Imagine your hypothetical break in is in downtown Manhattan. Do you really expect law enforcement to sift through video data of the hundreds of thousands of people who fit that profile? How would they know if someone's feed was missing? Basically, there's so much noise, the signal effectively gets lost.

Granted, big data applications could be brought to bear on the problem, but then it's the same cat and mouse game criminals and police have been playing forever.

2 comments

I don't envision this being a problem at all. First, its easy enough to have a checkbox that says "I saw it, here's the feed you want." (In all likelihood, if anybody committed a crime in downtown Manhattan where hundreds of people were around, the cops wouldn't have any need to ask the public for data anyway.)

If nobody saw it (or doesn't know what they were looking at, as would usually be the case if they saw a getaway car), I still don't think there will be a firehose of data. The feed will already be geotagged and time stamped, making it easy to sift through by hand. Plus, much of this can be automated, even with the relatively rudimentary recognition software we have now.

A lot of security falls into that "firehose" analogy. Your door lock is relatively trivial to brute-force.
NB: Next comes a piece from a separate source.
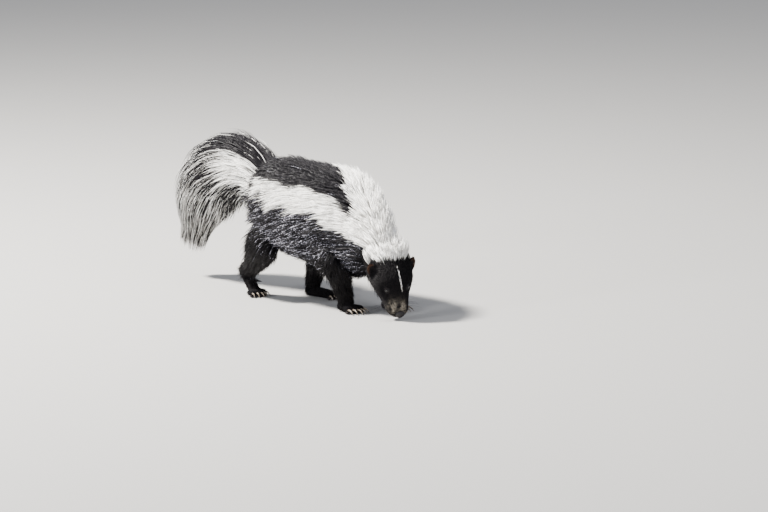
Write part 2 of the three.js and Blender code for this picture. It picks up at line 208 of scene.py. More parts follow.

What is preventing thieves from entering your house is that you live surrounded by other targets.

Problem with the Glass approach is that we now require police to sit through videos, but eventually it will be easier to mine all the data with algorithms, especially if we get better at facial recognition, etc...

Personally, i don't mind a glass-pervasive society. I worry about the fact that all the data goes around a single company's infrastructure and the fact that, for this specific company, hardware is a commodity and data is what they are after.